Lucid Culture


CD Review: Metropolitan Klezmer – Traveling Show

It’s a mystery why more bands don’t make live albums. They’re infinitely cheaper to record, and if the band is really cooking, they make a great inducement to get fans to come out to shows. Of all the bands who really ought to make a live album, it’s especially exciting to see one from Metropolitan Klezmer. This is a terrific recording: happily, there’s very little audience noise. The performance is pretty much what you would expect from a Met Klez show, great fun and a mix of deliriously danceable tunes along with some quieter, more haunting material. For the most part, the songs are a well-chosen representation of the group’s previous recorded material from the last five years.

As befits New York’s best klezmer band, the musicianship is breathtakingly good. Accordionist Ismael Butera (who also plays in the excellent African/Arab band Sounds of Taarab) is a sensationally fast, powerful player. Violinist Michael Hess (who also plays with Butera in that band) makes a good sparring partner, as do trumpeter Pam Fleming (who plays with her own excellent jazz band, Fearless Dreamer, Hazmat Modine and a million other A-list groups), bassist Dave Hofstra (also of Rachelle Garniez’ band) and astonishingly inventive, instantly recognizable drummer Eve Sicular (who also founded the all-female Isle of Klezbos). Clarinetist Debra Kreisberg, also a terrific songwriter, essentially functions as the lead player here although her bandmates get their share. On this album, singer Deborah Karpel (who has since left the group for a solo career) slinks, seduces and soars with the best of them. Incisively nonconformist Eastern European Jewish party music has seldom sounded this good.
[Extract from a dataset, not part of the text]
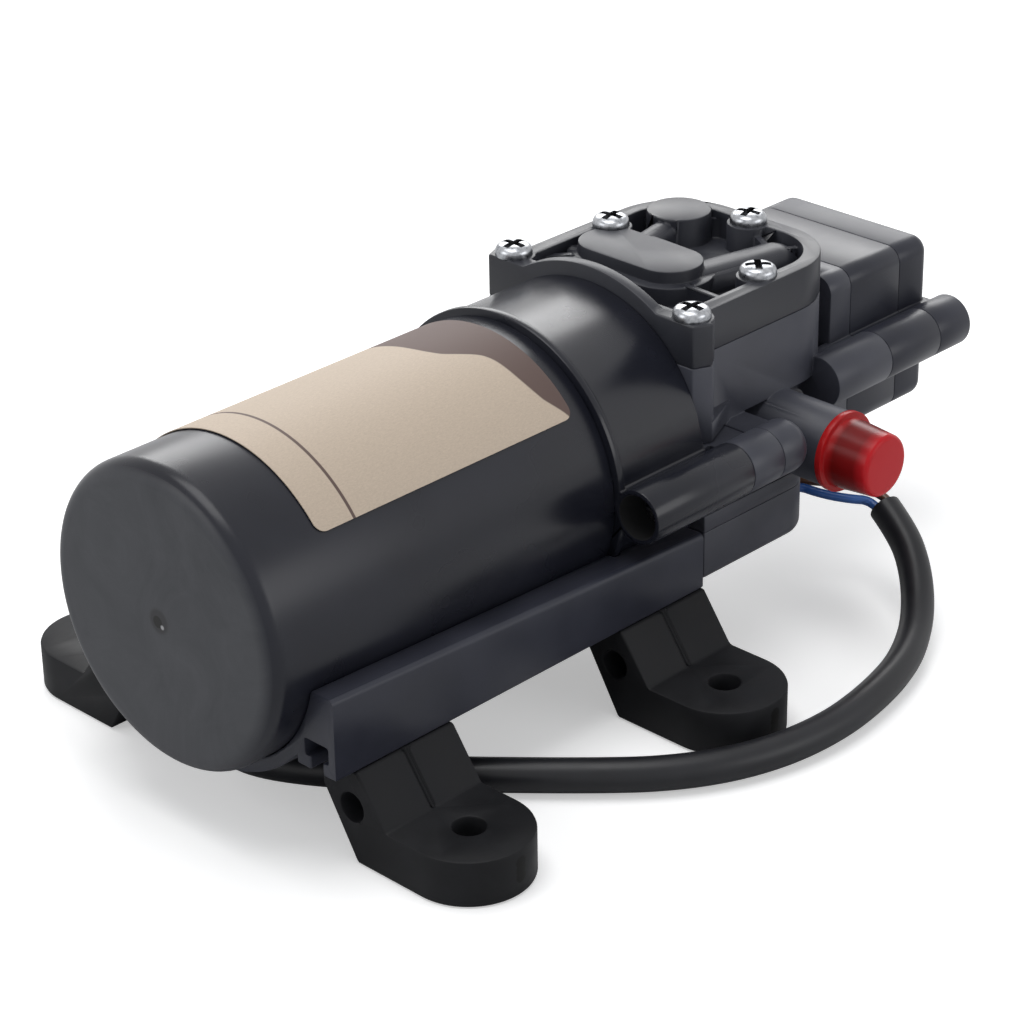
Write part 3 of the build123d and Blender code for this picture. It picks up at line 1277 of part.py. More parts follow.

The cd kicks off on a predictably boisterous note with Uncle Moses’ Wedding Dance, from the 1932 Yiddish film, followed by the sultry, swinging Ot Azoy Neyt a Shnayder (That’s the Way a Tailor Sews). The gorgeous, crescendoing Miracle Medley includes a Hasidic Nigunim (chant) about an argumentative Jew who chose God as his sparring partner, with surprising results. Perhaps the single best song on the album is a Kreisberg original, Baltic Blue, a darkly reflective number inspired by her Brooklyn neighborhood. The show concludes with a long, exhilarating romp through a series of Romanian themes and then an equally scorching take on the famous Molly Picon Abi Gezunt theme (from the film Yidl Mitn Fidl), segueing into a captivating, genre-bending original, Klezmerengue. As a bonus, this album ends not with another encore but a darkly beautiful, richly complex vocal number from Isle of Klezbos’ debut album. Most of the 19 tracks on this cd clock in at five minutes or more: is that a bargain or what?

Ironically, Met Klez’s strongest suit is also sometimes their Achilles heel. Since day one this band has been on a ceaseless quest to be Everything Klezmer, and as this album proves, they’ve pretty much succeeded. Frenzied freilachs and langorous laments? Check. Film music? Got it. Cantorial songs? Ja. Antique pop hits? Yes indeedy. But once in awhile Met Klez overreaches, with cringe-inducing results. As blissfully fun as this album is, there was absolutely no need to include that nursery rhyme about the dreydl, or the Broadway song. As hard as the band tries to give them some substance, it doesn’t work because they have nothing to work with. That stuff belongs on a children’s record, if it belongs anywhere at all. Certainly, there’s a klezmer influence in showtunes: for that matter, there are elements of klezmer in practically every pop song written in the first decade of the last century, whether or not those song were written by Jews. That doesn’t mean that all of them deserve to be recorded. Be that as it may, this album is truth in advertising. This is what you get when you buy a Met Klez ticket: a pretty sensational time guaranteed for all. What Met Klez really ought to do is get on a tour with Gogol Bordello or some other popular gypsy rock act, which would win them the young, enthusiastic audience they deserve. Metropolitan Klezmer play a free lunchtime show on May 15 at 1 at Trinity Church, and after that at the 92nd St. Y on May 21 and 22.